A Moment in My Life – Tuesday, February 23, 2021
One of my girlfriends texted me a moment ago thanking me for a card that I sent her. She said it made her happy because she gets little contact, thanks to Covid-19. Every experience is new for her this year since she became an orphan recently. I guess, regardless of your age, when you lose your last parent, you are an orphan. She was the caregiver for her father during his final years, making this shelter-in-place that much harder for her. I know her loneliness and the void that she has been feeling very well. Holidays and unique markers hit home the hardest. It may not be the same markers for everybody, but we all have them. That goes for many people isolated thanks to Covid-19 preventing gatherings and visitations. Dr. Jen Ashton said that people are suffering from “skin hunger.” That’s a new concept for me, but it makes a lot of sense. People need human contact. A daily hug goes a long way. A year without human touch is a long time. I feel it.

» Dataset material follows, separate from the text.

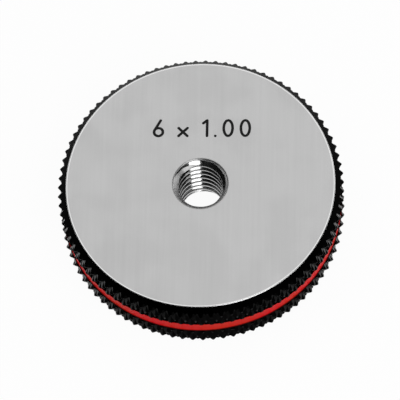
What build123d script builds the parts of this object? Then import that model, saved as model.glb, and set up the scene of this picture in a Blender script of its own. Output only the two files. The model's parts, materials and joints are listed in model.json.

Since we can’t give or receive hugs for who knows how much longer, we need to get creative. Luckily, there are alternatives to letting others know we care and are thinking about them. Unlike me, not everybody is big on social media. I love social media. I am thrilled when my peeps post, and I get to enjoy whatever it is that they are doing vicariously. My day brightens upon seeing that life goes on despite the pandemic, our trials and sufferings, and even loss. My world would be a very lonely and sad place without social media. You might have to visit me at the looney farm after the pandemic ends.
We can always use ideas. I’ll share some here, and I welcome your suggestions, too. Feel free to share your thoughts. Here are some creative ways to keep in touch: text, email, phone, social distanced walk dates, virtual dinners, drop off food, errand runs, grocery shopping, and of course, the good old fashion pen to paper—a card or a letter.

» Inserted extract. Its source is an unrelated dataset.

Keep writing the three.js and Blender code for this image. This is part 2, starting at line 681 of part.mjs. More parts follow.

I’m a huge fan of texting. It’s such a quick and easy way to chat or check-in. Since I’m hundreds of miles from my family, my sisters and I have an ongoing group chat where we check in daily. It makes it so easy for us to keep in touch. Email is another option, as is a phone call. Some people prefer the old fashion ink and stationery, and some are super artistic and creative, making it more a gift than a piece of mail. These days video calls are an excellent alternative to meeting face-to-face or talking on the phone. Sometimes I think the timing of this pandemic was good, thanks to technology.
Every time my friend Carol goes shopping, she shops for her elderly neighbor and her elderly mother, too. Some of us have dropped off meals at each other’s homes, and that’s one way of making up for not dining out with each other. Other friends have weekly family dinners virtually together via Zoom or FaceTime. Some friends walk together, socially distanced, and that’s one way of hanging out safely. One day outdoor dining will resume. I’m looking forward to that as I miss being with my peeps. One dear friend has already invited me to a fresco lunch on her patio. I am so looking forward to that. Until more openings resume, there are many alternatives to keep the love flowing. It doesn’t matter what we do as long as we reach out and let someone know that we care regularly by spreading a touch of kindness.